*What you need to do*:
Below is a listing; restate from it, character for character, the lines beginning at the line holding "seat_side_rails();" and ending at the line holding "record = json.load(file)", both included.

*Source data*:
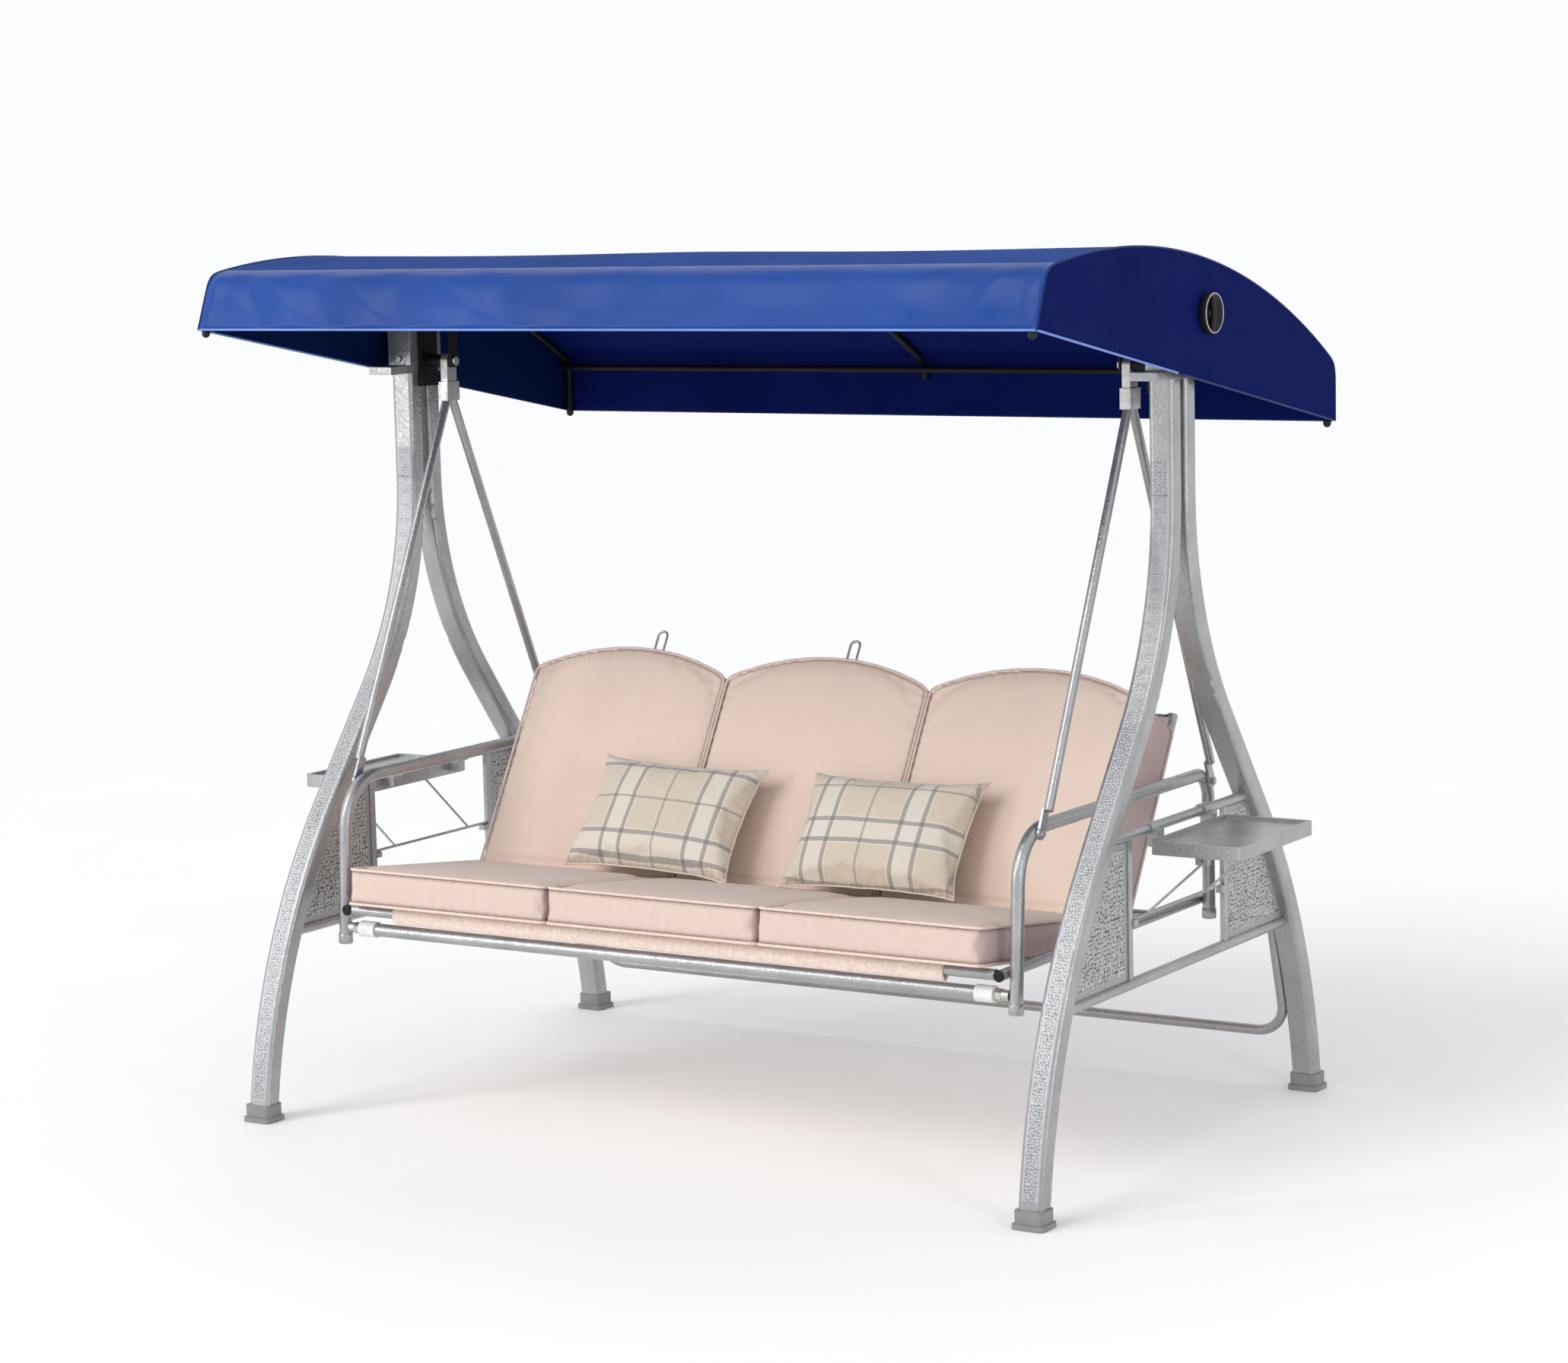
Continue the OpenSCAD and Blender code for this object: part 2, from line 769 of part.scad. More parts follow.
// Fabric band that runs round the front tube, under the cushions and up to the rear tube
module seat_sling() {
    top_front = [seat_tube_y, side_rail_z + rail_r];
    reach = seat_t / cos(back_lean - seat_fall);
    low = [crease_y - reach * sin(back_lean),
           crease_z - reach * cos(back_lean) - sling_t - touch_gap];
    rear = [seat_rear_tube_y - rail_r, side_rail_z];
    color(peach) translate([-sling_half, 0, 0]) across() linear_extrude(2 * sling_half)
        difference() {
            union() {
                polygon([top_front, low, rear, rear + [0, sling_t], low + [0, sling_t],
                         top_front + [0, sling_t]]);
                difference() {
                    translate([seat_tube_y, side_rail_z]) circle(rail_r + sling_t);
                    translate([seat_tube_y, side_rail_z - 2 * rail_r]) square(4 * rail_r);
                }
            }
            translate([seat_tube_y, side_rail_z]) circle(rail_r);
        }
}

module back_side_tubes() {
    color(steel) both() back_plane() translate([back_tube_x, back_tube_n, back_tube_low])
        linear_extrude(back_tube_top + rail_r - back_tube_low) ring(rail_r, 2);
}

module back_top_tube() {
    color(steel) back_plane() translate([0, back_tube_n, back_tube_top])
        tube_x(-back_tube_x + rail_r, back_tube_x - rail_r, rail_r);
}

module back_sling() {
    color(peach) back_plane() translate([-back_tube_x, back_t, back_tube_low])
        cube([2 * back_tube_x, sling_t, back_tube_top - back_tube_low]);
}

// Plates that join the back's side tubes to the seat's side rails
module side_plates() {
    foot_y_at = crease_y + back_tube_n * cos(back_lean) + back_tube_low * sin(back_lean);
    plate_front = foot_y_at - 45;
    plate_rear = seat_rear_tube_y - rail_r - touch_gap;
    color(steel) both()
        translate([back_tube_x + rail_r, plate_front, side_rail_z - 6])
            cube([side_rail_x - rail_r - back_tube_x - rail_r, plate_rear - plate_front, 12]);
}

// Wire loops on the top tube that the cushions tie to
module cushion_hooks() {
    color(zinc) for (i = [-1, 0])
        translate([i * section_w + hook_offset, 0, 0]) back_plane()
            translate([0, back_tube_n, back_tube_top + rail_r]) {
                for (x = [-hook_gap / 2, hook_gap / 2])
                    translate([x, 0, 0]) cylinder(h = hook_h - hook_gap / 2, r = hook_r);
                translate([0, 0, hook_h - hook_gap / 2]) rotate([90, 0, 0])
                    rotate_extrude(angle = 180) translate([hook_gap / 2, 0]) circle(hook_r);
            }
}

// One of three seat cushions, cut where it meets the back
module seat_cushion(i) {
    color(peach) difference() {
        translate([i * section_w - section_w / 2 + section_gap / 2, 0, 0]) seat_plane()
            translate([0, 0, -seat_t]) cube([section_w - section_gap, far / 4, seat_t]);
        back_plane() translate([-far / 2, -section_gap / 2, -far / 2]) cube(far);
    }
}

// One of three back cushions with an arched top
module back_cushion(i) {
    w = section_w - section_gap;
    arc_r = (w * w / 4 + back_arch * back_arch) / (2 * back_arch);
    color(peach) difference() {
        translate([i * section_w, 0, 0]) back_plane()
            translate([0, back_t, 0]) rotate([90, 0, 0]) linear_extrude(back_t) {
                translate([-w / 2, -back_len / 2]) square([w, back_len * 1.5]);
                intersection() {
                    translate([0, back_len + back_arch - arc_r]) circle(arc_r, $fn = 180);
                    translate([-w / 2, back_len - 1]) square([w, back_arch + 1]);
                }
            }
        translate([0, 0, back_floor_z - far / 2]) cube([far, far, far], center = true);
    }
}

// Plump cushion with thin seams, leaning on the back
module pillow(x) {
    color(plaid) back_plane()
        translate([x, -pillow_t / 2 - section_gap, pillow_h / 2 - pillow_drop])
            hull() {
                cube([pillow_w, pillow_edge, pillow_h], center = true);
                cube([pillow_w * 0.8, pillow_t * 0.7, pillow_h * 0.7], center = true);
                cube([pillow_w * 0.55, pillow_t, pillow_h * 0.4], center = true);
            }
}

// ---- Canopy ----

// Outline of the canopy across its length, drawn in by t and open below where t > 0
module canopy_outline(t) {
    drop = t > 0 ? 20 : 0;
    slope = valance_in / valance_h;
    translate([canopy_mid, 0]) {
        polygon([[-canopy_half + t - drop * slope, hem_v - drop],
                 [canopy_half - t + drop * slope, hem_v - drop],
                 [shoulder - t, shoulder_v], [-shoulder + t, shoulder_v]]);
        intersection() {
            translate([0, arch_cv]) circle(arch_r - t, $fn = 360);
            translate([-shoulder + t, shoulder_v - 1]) square([2 * (shoulder - t), arch_rise + 1]);
        }
    }
}

module canopy_cover() {
    color(blue) canopy_plane() difference() {
        translate([-end_x, 0, 0]) across() linear_extrude(2 * end_x) canopy_outline(0);
        translate([-end_x + end_t, 0, 0]) across()
            linear_extrude(2 * (end_x - end_t)) canopy_outline(cover_t);
        rod_x(-far, far, knob_hole_r);
    }
}

// One rib; the legs beside the hem are only on the end ribs
module rib(leg) {
    translate([0, canopy_mid, 0]) {
        bend_yz(0, arch_cv, rib_arc_r, 90 - rib_a, 90 + rib_a, weld_gap) ring(rib_r, rib_wall);
        for (s = [-1, 1]) leg_place(s) {
            bend_yz(rib_bc[0], rib_bc[1], rib_bend, wall_a, 90 - rib_a, weld_gap)
                ring(rib_r, rib_wall);
            plug(rib_arc_r * sin(rib_a), arch_cv + rib_arc_r * cos(rib_a), 90 - rib_a)
                circle(rib_r - rib_wall / 2);
            if (leg)
                plug(rib_end[0], rib_end[1], wall_a) circle(rib_r - rib_wall / 2);
            if (leg)
                translate([0, rib_end[0], rib_end[1]]) rotate([180 + wall_a, 0, 0])
                    linear_extrude(rib_leg) ring(rib_r, rib_wall);
        }
    }
}

module end_rib() {
    color(dark) canopy_plane() translate([rib_x, 0, 0]) rib(true);
}

module middle_rib() {
    color(dark) canopy_plane() rib(false);
}

module rib_tips() {
    color(dark) canopy_plane() both() for (s = [-1, 1])
        translate([rib_x, canopy_mid, 0]) leg_place(s)
            translate([0, rib_end[0], rib_end[1]]) rotate([180 + wall_a, 0, 0])
                translate([0, 0, rib_leg]) {
                    cylinder(h = tip_l - tip_r, r = tip_r);
                    intersection() {
                        cylinder(h = tip_l, r = 2 * tip_r);
                        translate([0, 0, tip_l - tip_r]) sphere(tip_r);
                    }
                }
}

module canopy_bars() {
    color(dark) canopy_plane() for (s = [-1, 1])
        translate([0, canopy_mid + s * bar_u, bar_v])
            tube_x(-rib_x - rib_r, rib_x + rib_r, rib_r, 1.5);
}

module pivot_plates() {
    rib_low = arch_cv + sqrt(rib_arc_r * rib_arc_r - canopy_mid * canopy_mid) - rib_r;
    color(dark) canopy_plane() both() difference() {
        union() {
            rod_x(plate_x - plate_t / 2, plate_x + plate_t / 2, plate_half);
            translate([plate_x - plate_t / 2, -plate_half, 0])
                cube([plate_t, 2 * plate_half, rib_low - touch_gap]);
        }
        rod_x(0, far, bolt_r + run_gap);
    }
}

module tilt_knob() {
    color(dark) translate([0, pivot_y, pivot_z]) difference() {
        rod_x(end_x + knob_gap, end_x + knob_t, knob_r);
        rod_x(end_x, end_x + stud_reach + 1, bolt_r + run_gap);
        for (i = [0 : flutes - 1]) rotate([i * 360 / flutes, 0, 0])
            translate([0, knob_r + flute_r / 2, 0])
                rod_x(end_x, end_x + knob_t + 1, flute_r);
    }
}

// ---- Side tables ----

module tray() {
    mid_x = tray_in_x + tray_w / 2;
    color(steel) difference() {
        union() {
            difference() {
                translate([mid_x, 0, tray_z - tray_skirt])
                    linear_extrude(tray_skirt) round_rect(tray_w, tray_l, tray_r);
                translate([mid_x, 0, tray_z - tray_recess])
                    linear_extrude(far)
                        round_rect(tray_w - 2 * tray_rim, tray_l - 2 * tray_rim, tray_in);
                translate([mid_x, 0, tray_z - tray_skirt - 1])
                    linear_extrude(tray_skirt + 1 - tray_recess - tray_floor)
                        round_rect(tray_w - 2 * tray_wall, tray_l - 2 * tray_wall,
                                   tray_r - tray_wall);
            }
            for (s = [-1, 1]) {
                translate([leg_x, s * lug_y, bar_z]) rod_y(-lug_w / 2, lug_w / 2, lug_r);
                translate([leg_x, s * lug_y - lug_w / 2, tray_z - lug_h])
                    cube([tray_in_x + 1 - leg_x, lug_w, bar_z - tray_z + lug_h]);
                translate([prop_x - prop_ear_half, s * prop_ear_y - prop_ear_w / 2,
                           prop_z - prop_ear_half / 2])
                    cube([2 * prop_ear_half, prop_ear_w,
                          tray_z - tray_recess - prop_z + prop_ear_half / 2 - 1]);
            }
        }
        translate([leg_x, 0, bar_z]) rod_y(-far / 2, far / 2, bar_r + run_gap);
        translate([prop_x, 0, prop_z]) rod_y(-far / 2, far / 2, prop_r + run_gap);
        translate([mid_x + tray_w / 4, -tray_l / 4, 0]) cylinder(h = far, r = drain_r);
    }
}

// Wire prop: a pivot wire, two arms and a foot wire
module prop() {
    run = [prop_x - leg_x, prop_z - prop_foot_z];
    color(steel) {
        translate([prop_x, 0, prop_z])
            rod_y(-prop_ear_y - prop_ear_w, prop_ear_y + prop_ear_w, prop_r);
        translate([leg_x, 0, prop_foot_z]) rod_y(-prop_half, prop_half, prop_r);
        for (s = [-1, 1]) translate([leg_x, s * prop_arm_y, prop_foot_z])
            rotate([0, atan2(run[0], run[1]), 0]) cylinder(h = norm(run), r = prop_arm_r);
    }
}

// ---- Assembly ----

side(-1) leg(-1);  // leg_front_left
side(1) leg(-1);  // leg_front_right
side(-1) leg(1);  // leg_rear_left
side(1) leg(1);  // leg_rear_right
foot_caps();
side(-1) column_head();  // column_head_left
side(1) column_head();  // column_head_right
frame_bolts();
top_beam();
lower_braces();
stiles();
mesh_panels();
side(-1) table_bar();  // table_bar_left
side(1) table_bar();  // table_bar_right
prop_hooks();
rear_stretcher();
hanger_brackets();
hanger_pins();
tilt_bushes();
side(-1) hanger_eye();  // hanger_eye_left
side(1) hanger_eye();  // hanger_eye_right
side(-1) hanger_rod(-1, front_bolt);  // rod_front_left
side(1) hanger_rod(-1, front_bolt);  // rod_front_right
side(-1) hanger_rod(1, rear_bolt);  // rod_rear_left
side(1) hanger_rod(1, rear_bolt);  // rod_rear_right
rod_bolts();
side(-1) arm_frame();  // arm_frame_left
side(1) arm_frame();  // arm_frame_right
front_rail();
rail_sleeves();
rail_nuts();
seat_side_rails();
seat_cross_tubes();
seat_sling();
back_side_tubes();
back_top_tube();
back_sling();
side_plates();
cushion_hooks();
seat_cushion(-1);  // seat_cushion_left
seat_cushion(0);  // seat_cushion_middle
seat_cushion(1);  // seat_cushion_right
back_cushion(-1);  // back_cushion_left
back_cushion(0);  // back_cushion_middle
back_cushion(1);  // back_cushion_right
pillow(pillow_x[0]);  // pillow_left
pillow(pillow_x[1]);  // pillow_right
canopy_cover();
side(-1) end_rib();  // canopy_rib_left
middle_rib();  // canopy_rib_middle
side(1) end_rib();  // canopy_rib_right
canopy_bars();
rib_tips();
pivot_plates();
side(-1) tilt_knob();  // tilt_knob_left
side(1) tilt_knob();  // tilt_knob_right
side(-1) tray();  // tray_left
side(1) tray();  // tray_right
side(-1) prop();  // prop_left
side(1) prop();  // prop_right
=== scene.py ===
"""Looks for the three-seat garden glider swing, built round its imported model.

Metres and the row frame: +X along the bench, -Y the front, +Z up. A soft piece is made in a
frame of its own, so that its weave or check follows it.
"""

import json
import math

import bpy
import numpy as np
from mathutils import Matrix, Vector
from mathutils.kdtree import KDTree


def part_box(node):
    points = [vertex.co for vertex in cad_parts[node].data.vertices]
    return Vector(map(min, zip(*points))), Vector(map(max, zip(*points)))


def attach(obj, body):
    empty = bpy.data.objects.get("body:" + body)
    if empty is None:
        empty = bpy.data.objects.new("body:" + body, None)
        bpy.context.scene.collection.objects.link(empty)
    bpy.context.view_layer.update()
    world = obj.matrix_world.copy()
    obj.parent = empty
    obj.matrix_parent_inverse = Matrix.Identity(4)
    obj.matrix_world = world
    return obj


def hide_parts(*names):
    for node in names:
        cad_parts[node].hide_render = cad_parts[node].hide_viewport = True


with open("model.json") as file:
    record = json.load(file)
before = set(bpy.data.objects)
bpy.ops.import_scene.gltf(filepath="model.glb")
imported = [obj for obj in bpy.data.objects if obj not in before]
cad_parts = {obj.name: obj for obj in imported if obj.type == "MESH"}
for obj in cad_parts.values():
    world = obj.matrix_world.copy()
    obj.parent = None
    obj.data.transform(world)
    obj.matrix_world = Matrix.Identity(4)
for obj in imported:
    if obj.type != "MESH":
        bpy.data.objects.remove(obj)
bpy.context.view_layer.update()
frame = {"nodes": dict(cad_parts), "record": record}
scene = bpy.context.scene

SIDES = ((-1, "left"), (1, "right"))
PLACES = ((-1, "left"), (0, "middle"), (1, "right"))

# ---- Sizes shared with the part, in metres and degrees ----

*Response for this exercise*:
seat_side_rails();
seat_cross_tubes();
seat_sling();
back_side_tubes();
back_top_tube();
back_sling();
side_plates();
cushion_hooks();
seat_cushion(-1);  // seat_cushion_left
seat_cushion(0);  // seat_cushion_middle
seat_cushion(1);  // seat_cushion_right
back_cushion(-1);  // back_cushion_left
back_cushion(0);  // back_cushion_middle
back_cushion(1);  // back_cushion_right
pillow(pillow_x[0]);  // pillow_left
pillow(pillow_x[1]);  // pillow_right
canopy_cover();
side(-1) end_rib();  // canopy_rib_left
middle_rib();  // canopy_rib_middle
side(1) end_rib();  // canopy_rib_right
canopy_bars();
rib_tips();
pivot_plates();
side(-1) tilt_knob();  // tilt_knob_left
side(1) tilt_knob();  // tilt_knob_right
side(-1) tray();  // tray_left
side(1) tray();  // tray_right
side(-1) prop();  // prop_left
side(1) prop();  // prop_right
=== scene.py ===
"""Looks for the three-seat garden glider swing, built round its imported model.

Metres and the row frame: +X along the bench, -Y the front, +Z up. A soft piece is made in a
frame of its own, so that its weave or check follows it.
"""

import json
import math

import bpy
import numpy as np
from mathutils import Matrix, Vector
from mathutils.kdtree import KDTree


def part_box(node):
    points = [vertex.co for vertex in cad_parts[node].data.vertices]
    return Vector(map(min, zip(*points))), Vector(map(max, zip(*points)))


def attach(obj, body):
    empty = bpy.data.objects.get("body:" + body)
    if empty is None:
        empty = bpy.data.objects.new("body:" + body, None)
        bpy.context.scene.collection.objects.link(empty)
    bpy.context.view_layer.update()
    world = obj.matrix_world.copy()
    obj.parent = empty
    obj.matrix_parent_inverse = Matrix.Identity(4)
    obj.matrix_world = world
    return obj


def hide_parts(*names):
    for node in names:
        cad_parts[node].hide_render = cad_parts[node].hide_viewport = True


with open("model.json") as file:
    record = json.load(file)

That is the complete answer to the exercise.